[openstack-dev] [Heat] Convergence proof-of-concept showdown

Murugan, Visnusaran visnusaran.murugan at hp.com
Fri Dec 12 10:29:32 UTC 2014

> -----Original Message-----
> From: Zane Bitter [mailto:zbitter at redhat.com]
> Sent: Friday, December 12, 2014 6:37 AM
> To: openstack-dev at lists.openstack.org
> Subject: Re: [openstack-dev] [Heat] Convergence proof-of-concept
> showdown
> On 11/12/14 08:26, Murugan, Visnusaran wrote:
> >>> [Murugan, Visnusaran]
> >>> In case of rollback where we have to cleanup earlier version of
> >>> resources,
> >> we could get the order from old template. We'd prefer not to have a
> >> graph table.
> >>
> >> In theory you could get it by keeping old templates around. But that
> >> means keeping a lot of templates, and it will be hard to keep track
> >> of when you want to delete them. It also means that when starting an
> >> update you'll need to load every existing previous version of the
> >> template in order to calculate the dependencies. It also leaves the
> >> dependencies in an ambiguous state when a resource fails, and
> >> although that can be worked around it will be a giant pain to implement.
> >>
> >
> > Agree that looking to all templates for a delete is not good. But
> > baring Complexity, we feel we could achieve it by way of having an
> > update and a delete stream for a stack update operation. I will
> > elaborate in detail in the etherpad sometime tomorrow :)
> >
> >> I agree that I'd prefer not to have a graph table. After trying a
> >> couple of different things I decided to store the dependencies in the
> >> Resource table, where we can read or write them virtually for free
> >> because it turns out that we are always reading or updating the
> >> Resource itself at exactly the same time anyway.
> >>
> >
> > Not sure how this will work in an update scenario when a resource does
> > not change and its dependencies do.
> We'll always update the requirements, even when the properties don't
> change.

Can you elaborate a bit on rollback.  We had an approach with depends_on
and needed_by columns in ResourceTable. But dropped it when we figured out
we had too many DB operations for Update.

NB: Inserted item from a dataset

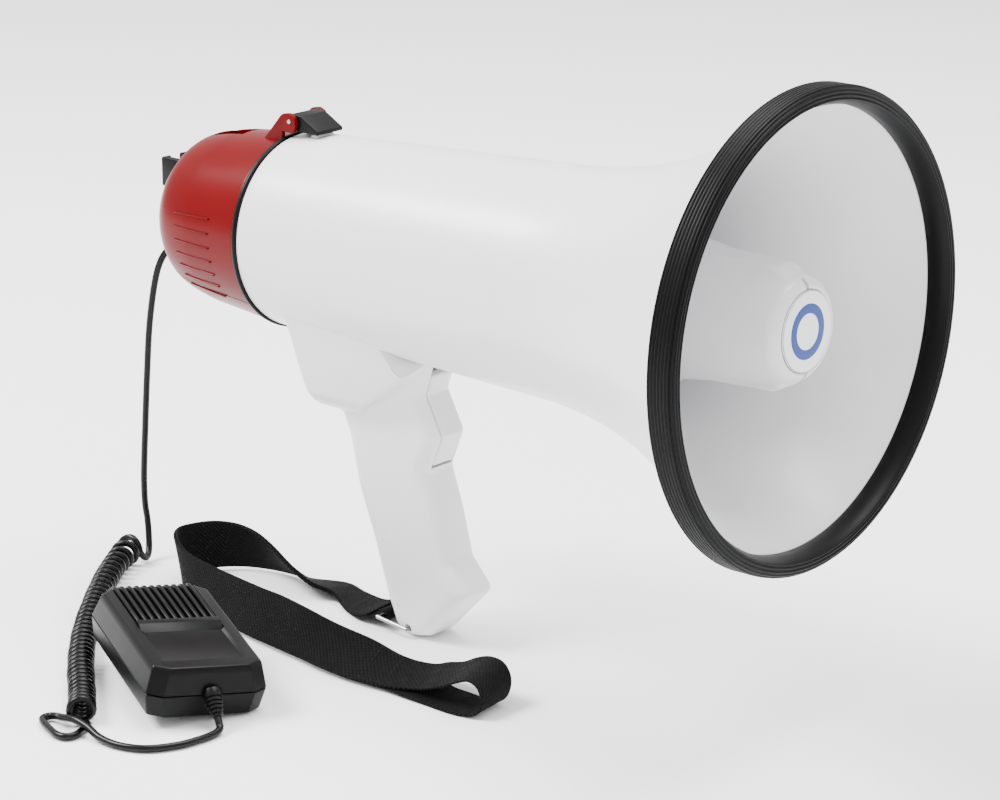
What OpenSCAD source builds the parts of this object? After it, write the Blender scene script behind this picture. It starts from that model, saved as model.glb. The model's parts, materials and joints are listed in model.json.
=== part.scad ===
// Handheld megaphone with a fist microphone on a curly cord and a wrist strap.
// Frame: +X along the horn towards its mouth, +Z up, Z = 0 is the surface that it stands on.
// The horn pieces are drawn about the horn's own axis, with X = 0 at the mouth, and lifted into place.
// The strap, the cord and the microphone are drawn on the surface, with the same X = 0 and Y = 0.

/* [Horn] */
// Outer diameter of the bell over its rubber rim
bell_d = 215; // [213:0.5:217]
// Length from the mouth to the rear end of the white body
body_len = 305; // [303:0.5:307]
// Outer radius of the body at its rear end
body_r = 47.5; // [47:0.1:48]
// Wall thickness of the moulded body
wall = 2.4; // [2:0.1:2.6]
// Height of the horn's axis above the surface
axis_h = 190; // [189:0.5:192]

/* [Reflector] */
// Radius of the reflector's nose before its edge is rounded
nose_r = 24; // [23:0.5:25]
// Half height of the two flat fins
fin_h = 28; // [26:0.5:30]
// Thickness of the fins
fin_t = 16; // [12:1:18]

/* [Grip] */
// Thickness of the grip
grip_t = 26; // [24:0.5:28]
// Width of the trigger
trigger_w = 14; // [12:0.5:15]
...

> > Also taking care of deleting resources in order will be an issue.
> It works fine.
> > This implies that there will be different versions of a resource which
> > will even complicate further.
> No it doesn't, other than the different versions we already have due to
> UpdateReplace.
> >>>> This approach reduces DB queries by waiting for completion
> >>>> notification
> >> on a topic. The drawback I see is that delete stack stream will be
> >> huge as it will have the entire graph. We can always dump such data
> >> in ResourceLock.data Json and pass a simple flag
> >> "load_stream_from_db" to converge RPC call as a workaround for delete
> operation.
> >>>
> >>> This seems to be essentially equivalent to my 'SyncPoint'
> >>> proposal[1], with
> >> the key difference that the data is stored in-memory in a Heat engine
> >> rather than the database.
> >>>
> >>> I suspect it's probably a mistake to move it in-memory for similar
> >>> reasons to the argument Clint made against synchronising the marking
> >>> off
> >> of dependencies in-memory. The database can handle that and the
> >> problem of making the DB robust against failures of a single machine
> >> has already been solved by someone else. If we do it in-memory we are
> >> just creating a single point of failure for not much gain. (I guess
> >> you could argue it doesn't matter, since if any Heat engine dies
> >> during the traversal then we'll have to kick off another one anyway,
> >> but it does limit our options if that changes in the
> >> future.) [Murugan, Visnusaran] Resource completes, removes itself
> >> from resource_lock and notifies engine. Engine will acquire parent
> >> lock and initiate parent only if all its children are satisfied (no child entry in
> resource_lock).
> >> This will come in place of Aggregator.
> >>
> >> Yep, if you s/resource_lock/SyncPoint/ that's more or less exactly what I
> did.
> >> The three differences I can see are:
> >>
> >> 1) I think you are proposing to create all of the sync points at the
> >> start of the traversal, rather than on an as-needed basis. This is
> >> probably a good idea. I didn't consider it because of the way my
> >> prototype evolved, but there's now no reason I can see not to do this.
> >> If we could move the data to the Resource table itself then we could
> >> even get it for free from an efficiency point of view.
> >
> > +1. But we will need engine_id to be stored somewhere for recovery
> purpose (easy to be queried format).
> Yeah, so I'm starting to think you're right, maybe the/a Lock table is the right
> thing to use there. We could probably do it within the resource table using
> the same select-for-update to set the engine_id, but I agree that we might
> be starting to jam too much into that one table.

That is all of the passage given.